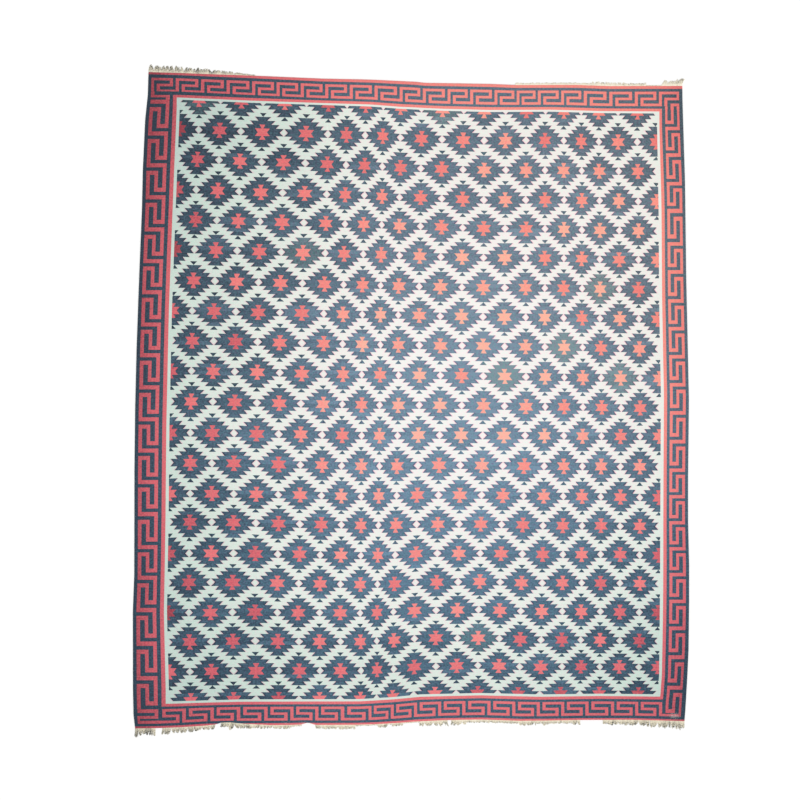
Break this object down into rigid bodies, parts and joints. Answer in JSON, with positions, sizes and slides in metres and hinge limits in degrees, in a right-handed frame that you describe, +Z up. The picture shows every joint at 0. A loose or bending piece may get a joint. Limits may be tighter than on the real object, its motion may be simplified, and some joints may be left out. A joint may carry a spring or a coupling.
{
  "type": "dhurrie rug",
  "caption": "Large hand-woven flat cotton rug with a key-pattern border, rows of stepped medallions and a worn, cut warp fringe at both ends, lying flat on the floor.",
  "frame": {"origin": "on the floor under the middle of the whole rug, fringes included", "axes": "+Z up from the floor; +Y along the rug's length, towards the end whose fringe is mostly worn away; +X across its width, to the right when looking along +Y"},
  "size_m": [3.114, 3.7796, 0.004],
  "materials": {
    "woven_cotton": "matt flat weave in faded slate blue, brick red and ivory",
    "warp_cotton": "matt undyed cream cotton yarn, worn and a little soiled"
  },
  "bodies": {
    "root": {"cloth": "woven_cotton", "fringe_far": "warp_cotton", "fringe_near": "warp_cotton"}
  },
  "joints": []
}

──────────

§ **Brief**:
Extract all lines as given.

§ **Response**:
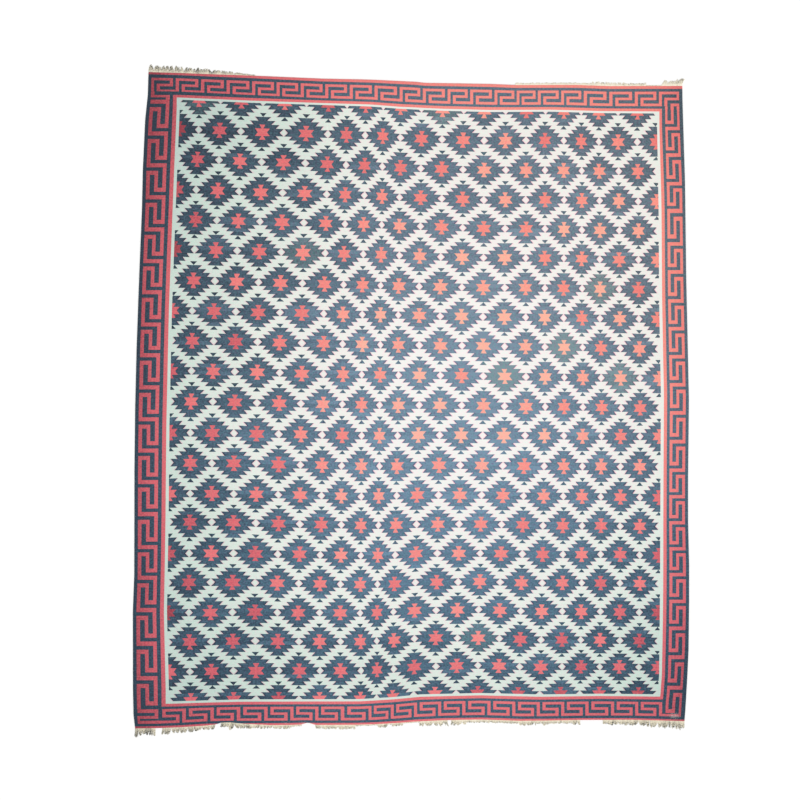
Break this object down into rigid bodies, parts and joints. Answer in JSON, with positions, sizes and slides in metres and hinge limits in degrees, in a right-handed frame that you describe, +Z up. The picture shows every joint at 0. A loose or bending piece may get a joint. Limits may be tighter than on the real object, its motion may be simplified, and some joints may be left out. A joint may carry a spring or a coupling.
{
  "type": "dhurrie rug",
  "caption": "Large hand-woven flat cotton rug with a key-pattern border, rows of stepped medallions and a worn, cut warp fringe at both ends, lying flat on the floor.",
  "frame": {"origin": "on the floor under the middle of the whole rug, fringes included", "axes": "+Z up from the floor; +Y along the rug's length, towards the end whose fringe is mostly worn away; +X across its width, to the right when looking along +Y"},
  "size_m": [3.114, 3.7796, 0.004],
  "materials": {
    "woven_cotton": "matt flat weave in faded slate blue, brick red and ivory",
    "warp_cotton": "matt undyed cream cotton yarn, worn and a little soiled"
  },
  "bodies": {
    "root": {"cloth": "woven_cotton", "fringe_far": "warp_cotton", "fringe_near": "warp_cotton"}
  },
  "joints": []
}